═════ SOURCE DATA ═════

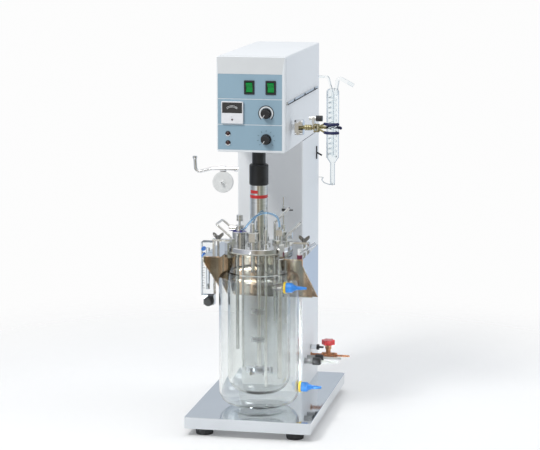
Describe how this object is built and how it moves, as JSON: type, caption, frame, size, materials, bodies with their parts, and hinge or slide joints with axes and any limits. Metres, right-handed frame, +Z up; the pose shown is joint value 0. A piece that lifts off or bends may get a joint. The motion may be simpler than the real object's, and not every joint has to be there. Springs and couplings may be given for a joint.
{
  "type": "bench bioreactor",
  "caption": "Bench bioreactor: a jacketed glass vessel on a steel shelf, a ported head plate, a magnet-coupled stirrer drive from an overhanging control head, and a clamped glass condenser.",
  "frame": {"origin": "on the bench, midway between the four feet, under the middle of the base pan", "axes": "+Z up, +X to the right of a person facing the control panel, +Y to the back"},
  "size_m": [0.4262, 0.5242, 0.885],
  "materials": {
    "mirror_steel": "mirror-polished stainless sheet",
    "rubber_black": "matt",
    "paint_white": "semi-gloss",
    "bezel_grey": "fine texture",
    "panel_blue": "satin",
    "plastic_black": "satin",
    "rocker_green": "gloss",
    "meter_black": "gloss",
    "lamp_dark": "gloss lens",
    "aluminium_bright": "brushed",
    "motor_grey": "satin",
    "anodised_black": "black anodised",
    "chrome_tube": "polished",
    "steel_bright": "electropolished",
    "seal_white": "smooth",
    "gasket_clear": "translucent",
    "glass_clear": "clear",
    "cap_blue": "gloss",
    "acrylic_clear": "clear",
    "fitting_blue": "gloss",
    "filter_white": "satin",
    "socket_grey": "satin",
    "valve_bronze": "cast",
    "wheel_red": "gloss",
    "sleeve_blue": "soft",
    "tube_blue": "translucent silicone",
    "tube_clear": "translucent",
    "spout_clear": "clear"
  },
  "bodies": {
    "stand": {"addition_port": "steel_bright", "air_filter": "filter_white", "base_pan": "mirror_steel", "clamp_arm": "chrome_tube", "clamp_boss": "chrome_tube", "column_shell": "paint_white", "condenser": "glass_clear", "condenser_line": "tube_clear", "control_panel": "panel_blue", "dip_probes": "steel_bright", "drive_housing": "chrome_tube", "drive_motor": "motor_grey", "feed_port": "steel_bright", "feed_tube": "tube_blue", "filter_arm": "chrome_tube", "front_bezel": "bezel_grey", "head_plate": "steel_bright", "head_shell": "paint_white", "hold_down_dogs": "steel_bright", "hose_caps": "cap_blue", "indicator_lamps": "lamp_dark", "inner_vessel": "glass_clear", "lid_handle": "steel_bright", "lid_pipes": "steel_bright", "panel_meter": "meter_black", "plate_gasket": "gasket_clear", "rear_cover": "paint_white", "rim_clamps": "steel_bright", "rotameter_body": "acrylic_clear", "rotameter_fittings": "fitting_blue", "rubber_feet": "rubber_black", "sample_spout": "spout_clear", "sampler": "steel_bright", "sensor_gland": "steel_bright", "shaft_bushes": "seal_white", "shelf_bracket": "mirror_steel", "side_rail": "aluminium_bright", "switch_bodies": "plastic_black", "union_nuts": "plastic_black", "water_jacket": "glass_clear", "water_sockets": "socket_grey", "water_valve": "valve_bronze"},
    "power_rocker": {"power_rocker": "rocker_green"},
    "stirrer_rocker": {"stirrer_rocker": "rocker_green"},
    "speed_knob": {"speed_knob": "plastic_black"},
    "temperature_knob": {"temperature_knob": "plastic_black"},
    "drive": {"drive_shaft": "steel_bright", "magnet_cup": "anodised_black"},
    "agitator": {"agitator_shaft": "steel_bright", "inner_rotor": "steel_bright", "turbines": "steel_bright"},
    "rotameter_knob": {"rotameter_knob": "plastic_black"},
    "rotameter_float": {"rotameter_float": "steel_bright"},
    "valve_handwheel": {"valve_handwheel": "wheel_red"},
    "left_wing_nut": {"left_wing_nut": "steel_bright"},
    "right_wing_nut": {"right_wing_nut": "steel_bright"},
    "addition_knob": {"addition_knob": "steel_bright"},
    "sampler_lever": {"sampler_lever": "plastic_black"},
    "clamp_jaw": {"clamp_jaw": "sleeve_blue"},
    "jaw_screw": {"jaw_screw": "plastic_black"}
  },
  "joints": [
    {"name": "power_rocker_tilt", "type": "hinge", "parent": "stand", "child": "power_rocker", "pos_m": [-0.0035, -0.1913, 0.8145], "axis": [1, 0, 0], "range_deg": [-16, 0]},
    {"name": "stirrer_rocker_tilt", "type": "hinge", "parent": "stand", "child": "stirrer_rocker", "pos_m": [0.0465, -0.1913, 0.8145], "axis": [1, 0, 0], "range_deg": [-16, 0]},
    {"name": "speed_knob_turn", "type": "hinge", "parent": "stand", "child": "speed_knob", "pos_m": [0.0356, -0.1945, 0.7555], "axis": [0, 1, 0], "range_deg": [0, 270]},
    {"name": "temperature_knob_turn", "type": "hinge", "parent": "stand", "child": "temperature_knob", "pos_m": [0.0356, -0.1945, 0.696], "axis": [0, 1, 0], "range_deg": [0, 270]},
    {"name": "drive_turn", "type": "hinge", "parent": "stand", "child": "drive", "pos_m": [0, -0.1045, 0.5775], "axis": [0, 0, 1], "continuous": true},
    {"name": "agitator_turn", "type": "hinge", "parent": "stand", "child": "agitator", "pos_m": [0, -0.1045, 0.435], "axis": [0, 0, 1], "continuous": true},
    {"name": "rotameter_knob_turn", "type": "hinge", "parent": "stand", "child": "rotameter_knob", "pos_m": [-0.128, -0.071, 0.288], "axis": [0, 1, 0], "range_deg": [-1080, 0]},
    {"name": "float_rise", "type": "slide", "parent": "stand", "child": "rotameter_float", "axis": [0, 0, 1], "range_m": [0, 0.088]},
    {"name": "handwheel_turn", "type": "hinge", "parent": "stand", "child": "valve_handwheel", "pos_m": [0.124, 0.1475, 0.143], "axis": [0, 0, 1], "range_deg": [0, 1080]},
    {"name": "left_wing_nut_turn", "type": "hinge", "parent": "stand", "child": "left_wing_nut", "pos_m": [-0.104, -0.0795, 0.443], "axis": [0, 0, 1], "range_deg": [0, 720]},
    {"name": "right_wing_nut_turn", "type": "hinge", "parent": "stand", "child": "right_wing_nut", "pos_m": [0.104, -0.0795, 0.443], "axis": [0, 0, 1], "range_deg": [0, 720]},
    {"name": "addition_knob_turn", "type": "hinge", "parent": "stand", "child": "addition_knob", "pos_m": [-0.0495, -0.0895, 0.485], "axis": [0, 0, 1], "range_deg": [0, 720]},
    {"name": "sampler_lever_turn", "type": "hinge", "parent": "stand", "child": "sampler_lever", "pos_m": [0.05, -0.0605, 0.512], "axis": [0, 0, 1], "range_deg": [0, 90]},
    {"name": "clamp_jaw_swing", "type": "hinge", "parent": "stand", "child": "clamp_jaw", "pos_m": [0.144, -0.1271, 0.717], "axis": [0, 0, -1], "range_deg": [0, 30]},
    {"name": "jaw_screw_turn", "type": "hinge", "parent": "stand", "child": "jaw_screw", "pos_m": [0.136, -0.1225, 0.7385], "axis": [1, 0, 0], "range_deg": [0, 720]}
  ],
  "couplings": [
    {"joint": "drive_turn", "follows": "agitator_turn", "ratio": 1}
  ]
}
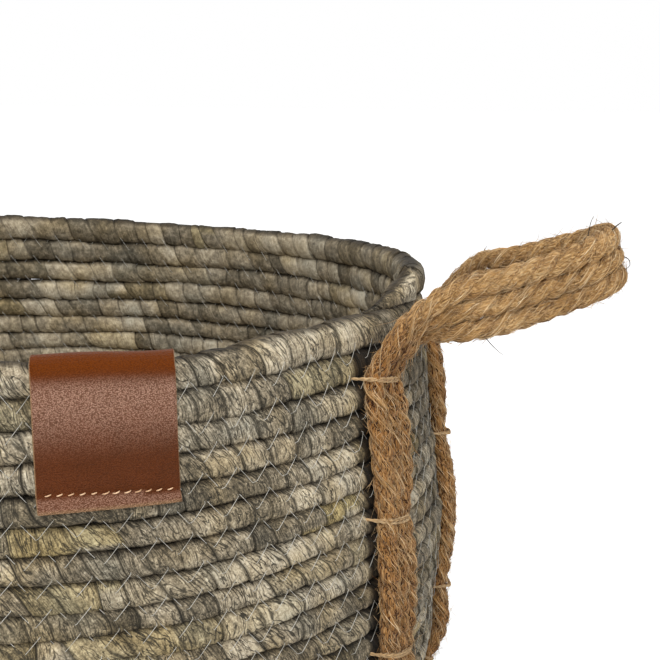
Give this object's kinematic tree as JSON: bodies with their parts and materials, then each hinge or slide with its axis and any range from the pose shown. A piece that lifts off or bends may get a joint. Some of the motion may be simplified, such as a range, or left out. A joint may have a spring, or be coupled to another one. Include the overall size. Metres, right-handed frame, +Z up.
{
  "type": "basket with handle",
  "caption": "Round basket coiled from one leaf-wrapped rope, with jute rope loop handles lashed to its wall and a plain leather label folded over the rim.",
  "frame": {"origin": "centre of the basket's footprint, on the surface that it stands on", "axes": "+Z up along the basket's axis; +X through the middle of the right handle; -Y to the front, where the label is, right of the middle"},
  "size_m": [0.5232, 0.3666, 0.2234],
  "materials": {
    "leaf_rope": "leaf-wrapped rope, grey-green, matt",
    "jute_rope": "laid jute rope, fuzzy, matt",
    "jute_yarn": "jute yarn, matt",
    "leather": "smooth chestnut leather, soft sheen",
    "cotton_thread": "waxed thread"
  },
  "bodies": {
    "basket": {"wall_coil": "leaf_rope", "base_coil": "leaf_rope", "label": "leather", "label_thread": "cotton_thread", "right_front_rope_1": "jute_rope", "right_front_rope_2": "jute_rope", "right_front_rope_3": "jute_rope", "right_front_lashing_1": "jute_yarn", "right_front_lashing_2": "jute_yarn", "right_front_lashing_3": "jute_yarn", "right_front_lashing_4": "jute_yarn", "right_back_rope_1": "jute_rope", "right_back_rope_2": "jute_rope", "right_back_rope_3": "jute_rope", "right_back_lashing_1": "jute_yarn", "right_back_lashing_2": "jute_yarn", "right_back_lashing_3": "jute_yarn", "right_back_lashing_4": "jute_yarn", "left_front_rope_1": "jute_rope", "left_front_rope_2": "jute_rope", "left_front_rope_3": "jute_rope", "left_front_lashing_1": "jute_yarn", "left_front_lashing_2": "jute_yarn", "left_front_lashing_3": "jute_yarn", "left_front_lashing_4": "jute_yarn", "left_back_rope_1": "jute_rope", "left_back_rope_2": "jute_rope", "left_back_rope_3": "jute_rope", "left_back_lashing_1": "jute_yarn", "left_back_lashing_2": "jute_yarn", "left_back_lashing_3": "jute_yarn", "left_back_lashing_4": "jute_yarn"},
    "right_handle": {"right_loop_rope_1": "jute_rope", "right_loop_rope_2": "jute_rope", "right_loop_rope_3": "jute_rope"},
    "left_handle": {"left_loop_rope_1": "jute_rope", "left_loop_rope_2": "jute_rope", "left_loop_rope_3": "jute_rope"}
  },
  "joints": [
    {"name": "right_handle_fold", "type": "hinge", "parent": "basket", "child": "right_handle", "pos_m": [0.17878, 0, 0.18173], "axis": [0, -1, 0], "range_deg": [-45, 60]},
    {"name": "left_handle_fold", "type": "hinge", "parent": "basket", "child": "left_handle", "pos_m": [-0.17878, 0, 0.18173], "axis": [0, 1, 0], "range_deg": [-45, 60]}
  ]
}
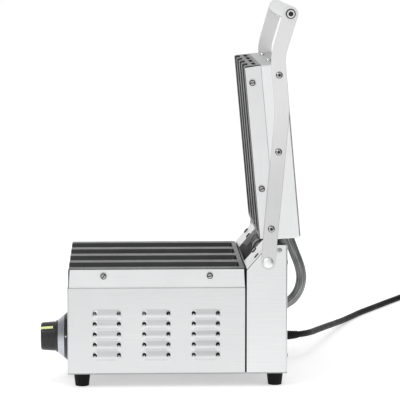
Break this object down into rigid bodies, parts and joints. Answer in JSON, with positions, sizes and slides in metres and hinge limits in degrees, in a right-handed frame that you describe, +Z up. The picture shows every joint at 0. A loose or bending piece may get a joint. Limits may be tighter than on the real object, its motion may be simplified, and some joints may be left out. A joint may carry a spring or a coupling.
{
  "type": "contact grill",
  "caption": "Countertop contact grill: ribbed cast-iron plates in a louvred steel base and in a hinged lid with a bar handle, a temperature knob and a mains lead.",
  "frame": {"origin": "on the floor under the middle of the grill's box with its lid open, the mains lead left out", "axes": "+Z up, +X to the right seen from the knob side, -Y to the front where the knob is"},
  "size_m": [0.8762, 0.6925, 0.504],
  "materials": {
    "stainless": "satin",
    "inner_steel": "plain rolled sheet",
    "cast_iron": "matt, seasoned",
    "bright": "polished",
    "hose": "braided wire",
    "element": "heat-darkened",
    "rubber": "matt",
    "black_plastic": "moulded",
    "silver": "satin",
    "pointer": "moulded",
    "green_lens": "moulded",
    "amber_lens": "moulded",
    "ceramic": "unglazed",
    "brass": "turned",
    "spring_steel": "oiled"
  },
  "bodies": {
    "base": {"side_panel_left": "stainless", "side_panel_right": "stainless", "front_panel": "stainless", "plate_trim_left": "stainless", "plate_trim_right": "stainless", "tower_side_left": "stainless", "tower_side_right": "stainless", "slope_cover_left": "stainless", "slope_cover_right": "stainless", "tower_front_panel": "stainless", "tower_rear_panel": "stainless", "bottom_plate": "inner_steel", "lower_element_clamp": "inner_steel", "heat_shield": "inner_steel", "tray_runner_left": "inner_steel", "tray_runner_right": "inner_steel", "hinge_bracket_left": "inner_steel", "hinge_bracket_right": "inner_steel", "lower_plate": "cast_iron", "wiring_hose": "hose", "lower_element": "element", "foot_front_left": "rubber", "foot_front_right": "rubber", "foot_rear_left": "rubber", "foot_rear_right": "rubber", "strain_relief": "rubber", "mains_lead": "rubber", "lead_coil": "rubber", "mains_plug": "rubber", "hose_gland_tower": "rubber", "dial_ring": "black_plastic", "dial_cone": "silver", "pilot_lamp_power": "green_lens", "pilot_lamp_heating": "amber_lens", "thermostat": "ceramic", "terminal_block": "ceramic", "hinge_bush_left": "brass", "hinge_bush_right": "brass", "lid_spring_left": "spring_steel", "lid_spring_right": "spring_steel"},
    "lid": {"lid_cover": "stainless", "upper_plate": "cast_iron", "lid_trim_left": "stainless", "lid_trim_right": "stainless", "upper_element": "element", "upper_element_clamp": "inner_steel", "lid_insulation": "ceramic", "lid_arm_left": "stainless", "lid_arm_right": "stainless", "handle_bar": "stainless", "handle_screw_left": "bright", "handle_screw_right": "bright", "hinge_shaft": "bright", "pivot_cap_left": "bright", "pivot_cap_right": "bright", "hose_gland_lid": "bright"},
    "knob": {"knob_grip": "black_plastic", "knob_pointer": "pointer", "thermostat_shaft": "brass"},
    "tray": {"drip_tray": "stainless"}
  },
  "joints": [
    {"name": "lid_hinge", "type": "hinge", "parent": "base", "child": "lid", "pos_m": [0, 0.11996, 0.167], "axis": [1, 0, 0], "range_deg": [0, 84.8], "stiffness_Nm_per_rad": 6, "deforming": ["wiring_hose", "lid_spring_left", "lid_spring_right"]},
    {"name": "knob_turn", "type": "hinge", "parent": "base", "child": "knob", "pos_m": [0.087, -0.14474, 0.0609], "axis": [0, 1, 0], "range_deg": [-44, 246]},
    {"name": "tray_slide", "type": "slide", "parent": "base", "child": "tray", "axis": [0, -1, 0], "range_m": [0, 0.115]}
  ]
}
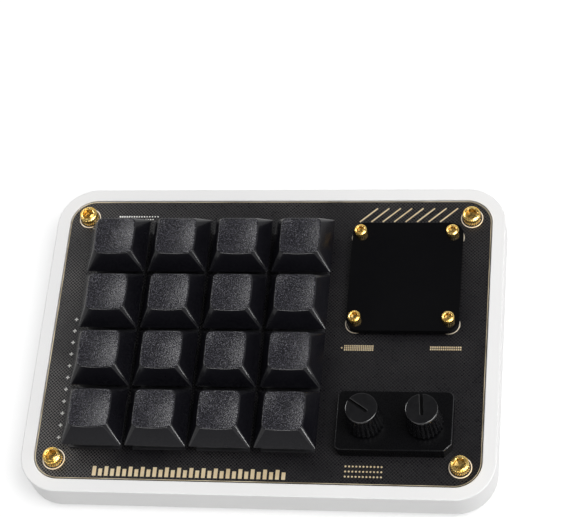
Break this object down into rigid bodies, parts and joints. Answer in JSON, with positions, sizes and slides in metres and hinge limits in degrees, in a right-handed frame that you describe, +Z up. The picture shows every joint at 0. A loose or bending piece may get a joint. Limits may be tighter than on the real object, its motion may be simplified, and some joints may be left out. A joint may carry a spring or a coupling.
{
  "type": "macro keypad with knobs",
  "caption": "Desk macro keypad: square black keys, a display under a dark cover and push knobs on a black plate, in a white tray case with rubber feet.",
  "frame": {"origin": "on the table, under the middle of the case's footprint", "axes": "+X to the user's right along the case's width, +Y to the rear, +Z up"},
  "size_m": [0.1398, 0.1018, 0.0275],
  "materials": {
    "white_case": "smooth satin white",
    "black_rubber": "smooth rubber",
    "black_board": "black solder mask with a fine woven relief and gold tracks",
    "gold_screw": "bright, knurled",
    "brass_fitting": "turned",
    "inner_board": "black solder mask",
    "chip_plastic": "moulded epoxy",
    "steel_shell": "drawn steel",
    "switch_housing": "moulded nylon",
    "spring_steel": "drawn wire",
    "contact_metal": "tinned bronze",
    "dark_cover": "polished near-black acrylic",
    "display_glass": "dark glass",
    "deck_plastic": "fine matt black",
    "encoder_metal": "turned",
    "stem_plastic": "smooth",
    "cap_plastic": "fine grained black",
    "knob_black": "black with a bright turned edge"
  },
  "bodies": {
    "base": {"case_shell": "white_case", "rear_feet": "black_rubber", "front_foot_strips": "black_rubber", "top_plate": "black_board", "plate_screws": "gold_screw", "plate_inserts": "brass_fitting", "main_board": "inner_board", "controller_chip": "chip_plastic", "usb_socket": "steel_shell", "switch_lower_housings": "switch_housing", "switch_upper_housings": "switch_housing", "switch_springs": "spring_steel", "switch_contact_pins": "contact_metal", "display_cover": "dark_cover", "display_screws": "gold_screw", "display_spacers": "brass_fitting", "display_board": "inner_board", "display_nuts": "brass_fitting", "display_panel": "display_glass", "display_header": "chip_plastic", "knob_deck": "deck_plastic", "encoder_bodies": "encoder_metal"},
    "key_r1c1": {"keycap_r1c1": "cap_plastic", "switch_stem_r1c1": "stem_plastic"},
    "key_r1c2": {"keycap_r1c2": "cap_plastic", "switch_stem_r1c2": "stem_plastic"},
    "key_r1c3": {"keycap_r1c3": "cap_plastic", "switch_stem_r1c3": "stem_plastic"},
    "key_r1c4": {"keycap_r1c4": "cap_plastic", "switch_stem_r1c4": "stem_plastic"},
    "key_r2c1": {"keycap_r2c1": "cap_plastic", "switch_stem_r2c1": "stem_plastic"},
    "key_r2c2": {"keycap_r2c2": "cap_plastic", "switch_stem_r2c2": "stem_plastic"},
    "key_r2c3": {"keycap_r2c3": "cap_plastic", "switch_stem_r2c3": "stem_plastic"},
    "key_r2c4": {"keycap_r2c4": "cap_plastic", "switch_stem_r2c4": "stem_plastic"},
    "key_r3c1": {"keycap_r3c1": "cap_plastic", "switch_stem_r3c1": "stem_plastic"},
    "key_r3c2": {"keycap_r3c2": "cap_plastic", "switch_stem_r3c2": "stem_plastic"},
    "key_r3c3": {"keycap_r3c3": "cap_plastic", "switch_stem_r3c3": "stem_plastic"},
    "key_r3c4": {"keycap_r3c4": "cap_plastic", "switch_stem_r3c4": "stem_plastic"},
    "key_r4c1": {"keycap_r4c1": "cap_plastic", "switch_stem_r4c1": "stem_plastic"},
    "key_r4c2": {"keycap_r4c2": "cap_plastic", "switch_stem_r4c2": "stem_plastic"},
    "key_r4c3": {"keycap_r4c3": "cap_plastic", "switch_stem_r4c3": "stem_plastic"},
    "key_r4c4": {"keycap_r4c4": "cap_plastic", "switch_stem_r4c4": "stem_plastic"},
    "pusher_left": {"encoder_pusher_left": "chip_plastic"},
    "dial_left": {"encoder_shaft_left": "encoder_metal", "knob_left": "knob_black"},
    "pusher_right": {"encoder_pusher_right": "chip_plastic"},
    "dial_right": {"encoder_shaft_right": "encoder_metal", "knob_right": "knob_black"}
  },
  "joints": [
    {"name": "press_r1c1", "type": "slide", "parent": "base", "child": "key_r1c1", "axis": [0, 0, -1], "range_m": [0, 0.004], "stiffness_N_per_m": 70, "springref_m": -0.005, "deforming": ["switch_springs"]},
    {"name": "press_r1c2", "type": "slide", "parent": "base", "child": "key_r1c2", "axis": [0, 0, -1], "range_m": [0, 0.004], "stiffness_N_per_m": 70, "springref_m": -0.005, "deforming": ["switch_springs"]},
    {"name": "press_r1c3", "type": "slide", "parent": "base", "child": "key_r1c3", "axis": [0, 0, -1], "range_m": [0, 0.004], "stiffness_N_per_m": 70, "springref_m": -0.005, "deforming": ["switch_springs"]},
    {"name": "press_r1c4", "type": "slide", "parent": "base", "child": "key_r1c4", "axis": [0, 0, -1], "range_m": [0, 0.004], "stiffness_N_per_m": 70, "springref_m": -0.005, "deforming": ["switch_springs"]},
    {"name": "press_r2c1", "type": "slide", "parent": "base", "child": "key_r2c1", "axis": [0, 0, -1], "range_m": [0, 0.004], "stiffness_N_per_m": 70, "springref_m": -0.005, "deforming": ["switch_springs"]},
    {"name": "press_r2c2", "type": "slide", "parent": "base", "child": "key_r2c2", "axis": [0, 0, -1], "range_m": [0, 0.004], "stiffness_N_per_m": 70, "springref_m": -0.005, "deforming": ["switch_springs"]},
    {"name": "press_r2c3", "type": "slide", "parent": "base", "child": "key_r2c3", "axis": [0, 0, -1], "range_m": [0, 0.004], "stiffness_N_per_m": 70, "springref_m": -0.005, "deforming": ["switch_springs"]},
    {"name": "press_r2c4", "type": "slide", "parent": "base", "child": "key_r2c4", "axis": [0, 0, -1], "range_m": [0, 0.004], "stiffness_N_per_m": 70, "springref_m": -0.005, "deforming": ["switch_springs"]},
    {"name": "press_r3c1", "type": "slide", "parent": "base", "child": "key_r3c1", "axis": [0, 0, -1], "range_m": [0, 0.004], "stiffness_N_per_m": 70, "springref_m": -0.005, "deforming": ["switch_springs"]},
    {"name": "press_r3c2", "type": "slide", "parent": "base", "child": "key_r3c2", "axis": [0, 0, -1], "range_m": [0, 0.004], "stiffness_N_per_m": 70, "springref_m": -0.005, "deforming": ["switch_springs"]},
    {"name": "press_r3c3", "type": "slide", "parent": "base", "child": "key_r3c3", "axis": [0, 0, -1], "range_m": [0, 0.004], "stiffness_N_per_m": 70, "springref_m": -0.005, "deforming": ["switch_springs"]},
    {"name": "press_r3c4", "type": "slide", "parent": "base", "child": "key_r3c4", "axis": [0, 0, -1], "range_m": [0, 0.004], "stiffness_N_per_m": 70, "springref_m": -0.005, "deforming": ["switch_springs"]},
    {"name": "press_r4c1", "type": "slide", "parent": "base", "child": "key_r4c1", "axis": [0, 0, -1], "range_m": [0, 0.004], "stiffness_N_per_m": 70, "springref_m": -0.005, "deforming": ["switch_springs"]},
    {"name": "press_r4c2", "type": "slide", "parent": "base", "child": "key_r4c2", "axis": [0, 0, -1], "range_m": [0, 0.004], "stiffness_N_per_m": 70, "springref_m": -0.005, "deforming": ["switch_springs"]},
    {"name": "press_r4c3", "type": "slide", "parent": "base", "child": "key_r4c3", "axis": [0, 0, -1], "range_m": [0, 0.004], "stiffness_N_per_m": 70, "springref_m": -0.005, "deforming": ["switch_springs"]},
    {"name": "press_r4c4", "type": "slide", "parent": "base", "child": "key_r4c4", "axis": [0, 0, -1], "range_m": [0, 0.004], "stiffness_N_per_m": 70, "springref_m": -0.005, "deforming": ["switch_springs"]},
    {"name": "push_left", "type": "slide", "parent": "base", "child": "pusher_left", "axis": [0, 0, -1], "range_m": [0, 0.0005], "stiffness_N_per_m": 500, "springref_m": -0.004},
    {"name": "turn_left", "type": "hinge", "parent": "pusher_left", "child": "dial_left", "pos_m": [0.03225, -0.029, 0.0178], "axis": [0, 0, 1], "continuous": true},
    {"name": "push_right", "type": "slide", "parent": "base", "child": "pusher_right", "axis": [0, 0, -1], "range_m": [0, 0.0005], "stiffness_N_per_m": 500, "springref_m": -0.004},
    {"name": "turn_right", "type": "hinge", "parent": "pusher_right", "child": "dial_right", "pos_m": [0.04935, -0.029, 0.0178], "axis": [0, 0, 1], "continuous": true}
  ]
}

═════

SET EXERCISE: Give only the number of lines above that hold the string "JSON".

REPLY TO THE EXERCISE: 4